> _Task instructions_: Search the data for the string "each" and extract every line where it appears.

> _Listing_:
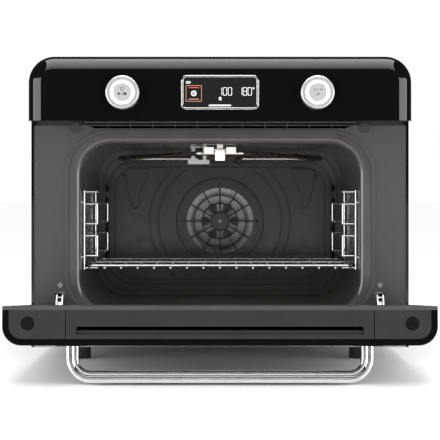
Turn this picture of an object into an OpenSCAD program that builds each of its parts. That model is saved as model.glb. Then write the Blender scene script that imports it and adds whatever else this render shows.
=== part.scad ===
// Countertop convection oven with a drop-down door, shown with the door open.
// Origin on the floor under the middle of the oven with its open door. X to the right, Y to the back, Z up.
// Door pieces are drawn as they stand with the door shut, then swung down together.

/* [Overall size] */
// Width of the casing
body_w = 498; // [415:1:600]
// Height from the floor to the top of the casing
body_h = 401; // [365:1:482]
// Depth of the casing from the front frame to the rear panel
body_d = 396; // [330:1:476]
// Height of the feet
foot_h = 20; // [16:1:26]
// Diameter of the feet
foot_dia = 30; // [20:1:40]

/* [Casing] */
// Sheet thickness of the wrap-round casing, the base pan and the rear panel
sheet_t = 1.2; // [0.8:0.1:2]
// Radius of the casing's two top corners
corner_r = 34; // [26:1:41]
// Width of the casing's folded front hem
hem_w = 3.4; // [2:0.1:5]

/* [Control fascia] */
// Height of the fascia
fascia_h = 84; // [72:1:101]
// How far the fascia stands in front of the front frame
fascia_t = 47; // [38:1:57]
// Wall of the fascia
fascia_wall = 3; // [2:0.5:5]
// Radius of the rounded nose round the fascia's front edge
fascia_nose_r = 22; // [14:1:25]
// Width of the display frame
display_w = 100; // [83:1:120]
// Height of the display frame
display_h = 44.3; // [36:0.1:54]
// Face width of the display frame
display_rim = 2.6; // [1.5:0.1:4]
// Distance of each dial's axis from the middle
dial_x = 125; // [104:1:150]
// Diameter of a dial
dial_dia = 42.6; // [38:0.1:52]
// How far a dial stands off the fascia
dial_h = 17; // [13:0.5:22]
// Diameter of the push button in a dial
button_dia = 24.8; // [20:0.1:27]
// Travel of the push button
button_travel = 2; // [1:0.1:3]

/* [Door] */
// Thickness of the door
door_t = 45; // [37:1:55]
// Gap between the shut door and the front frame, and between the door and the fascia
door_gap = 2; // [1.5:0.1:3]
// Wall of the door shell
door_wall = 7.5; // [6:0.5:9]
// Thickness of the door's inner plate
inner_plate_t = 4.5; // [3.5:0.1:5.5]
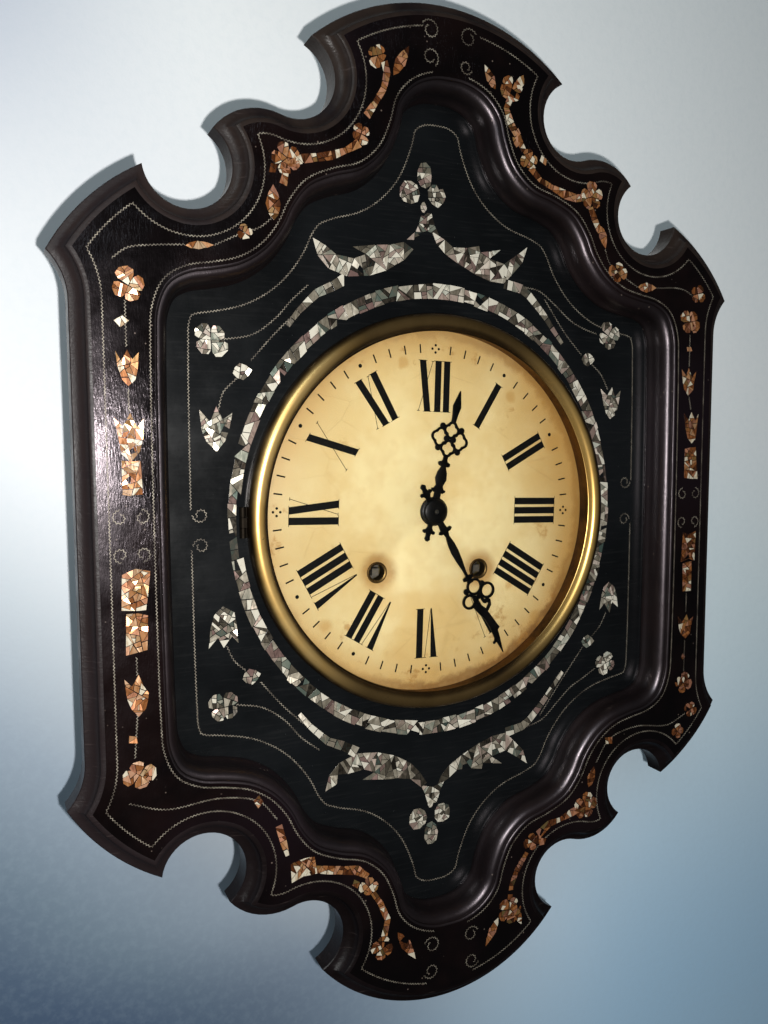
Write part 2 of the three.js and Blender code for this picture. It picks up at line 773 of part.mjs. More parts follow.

> _Response to the task_:
Turn this picture of an object into an OpenSCAD program that builds each of its parts. That model is saved as model.glb. Then write the Blender scene script that imports it and adds whatever else this render shows.
// Distance of each dial's axis from the middle